Python library cnvlib:

  • Logging is now done with the Python standard library's logging module, making it easier to silence or redirect status messages. In particular, unit tests run more quietly. (#52)
  • Internal refactoring (including new features in GenomicArray, RegionArray, VariantArray) resulting in changes to the cnvlib API , as well as some performance improvements.

Version 0.7.2

09 Oct 20:58
Compare
Choose a tag to compare

A variety of mostly minor improvements and bug fixes over v0.7.1.

segment, gainloss, segmetrics:

  • Don't exclude very-low-coverage bins from calculations by default; instead,
    expose this option as --drop-low-coverage. (This option usually helps on
    tumor samples with some normal contamination, but leads to problems on
    germline samples with homozygous deletions.)

segment:

  • Output .cns files now have a "weight" column which is the mean of the weights
    of the bins it covers.
  • Output of the 'haar' segmentation method now has each segment's gene names
    listed, as with the other methods.
  • Fixed a bug where every segment's probe count (the "probes" column) could be
    overwritten with the _ character. (#53; thanks @chapmanb)

segmetrics:

  • Each statistic is now printed in its own column, instead of squeezing all
    stats into the "gene" column. The confidence/prediction interval stats get
    two columns, _lo and _hi (lower and upper bound).

loh, scatter:

  • Given a VCF called on a tumor-normal pair, use the paired normal to select
    appropriate germline SNPs for plotting.

export:

  • New format "nexus-ogt" combines bin-level copy number ratios with b-allele
    frequencies given a VCF and a .cnr file. This replaces "nexus-basic" with the
    -v option that was introduced in v0.7.1; "nexus-ogt" stores the same info
    but can be viewed in BioDiscovery Nexus Copy Number without any special
    configuration (load it as the "Custom-OGT" data format).
  • Renamed bed option --show-neutral to --show-all.
  • vcf option -g/--gender now works properly for identifying CNVs on sex
    chromosomes.

call:

  • Fixed the threshold method to calculate absolute copy number on sex
    chromosomes correctly. (#49; thanks @tskir)

Version 0.7.1

30 Sep 18:25
Compare
Choose a tag to compare

This is primarily a bugfix release.
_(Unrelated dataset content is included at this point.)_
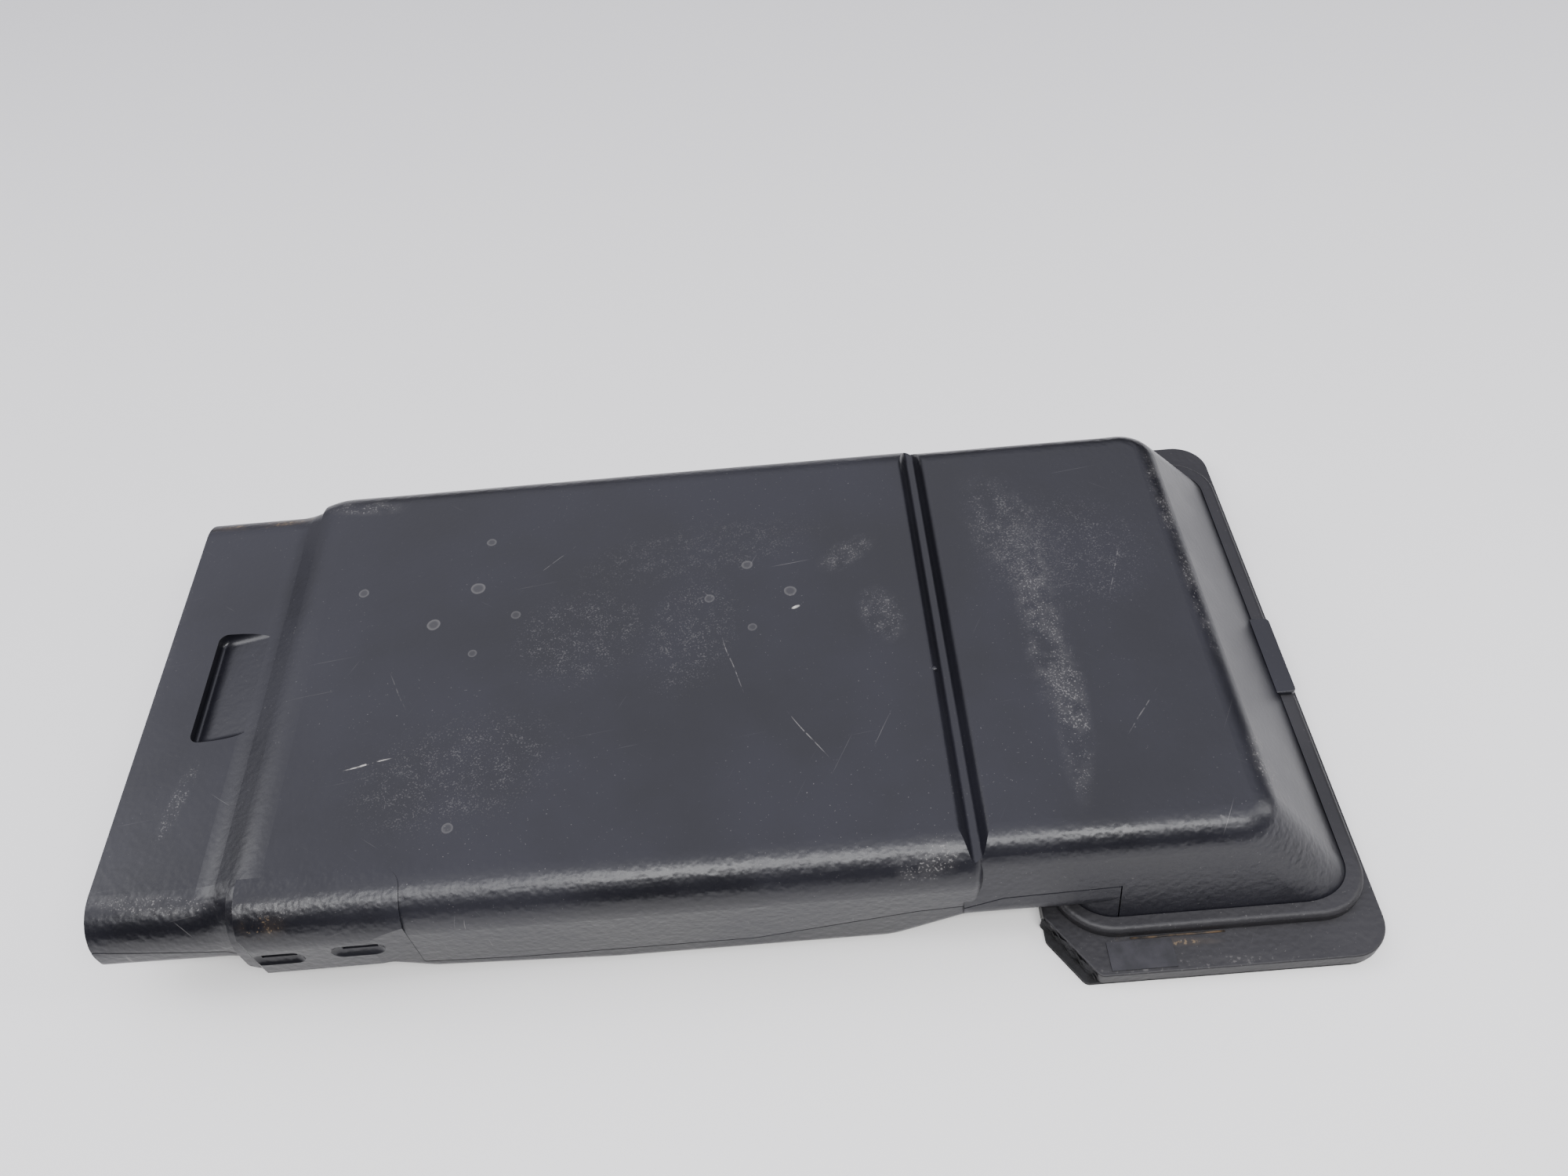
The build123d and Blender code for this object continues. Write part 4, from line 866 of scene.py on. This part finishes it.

Many more unit test cases were added to the automated test suite. Code coverage is now monitored at Codecov (thanks @stevepeak).

export nexus-basic:

  • New optional argument -v/--vcf extracts SNV b-allele frequencies from the given VCF file, matches them to the bins in the .cnr file, and prints an additional "baf" column in the output table. These allele frequencies can then be viewed in Nexus Copy Number, similar to a SNP array.

call:

  • Fixed a bug in the threshold method where the copy number of haploid chromosomes was twice what it should be. The clonal method already handled these chromosomes properly. (#49)

reference:

  • Handle blank/empty antitarget BED and coverage (.cnn) files. This was a regression from earlier releases in v0.7.0. (#51)
  • When calculating GC and RepeatMasker values, catch invalid BED ranges that extend beyond the length of the chromosome and raise an informative error. This would error before, too (in ngfrills.faidx), but the message would be baffling.

fix:

  • Catch duplicated target ranges, e.g. the exact same bait labeled with two different gene names, and report those ranges in the error message. The target command's --split option should usually fix these, but sometimes it's not used.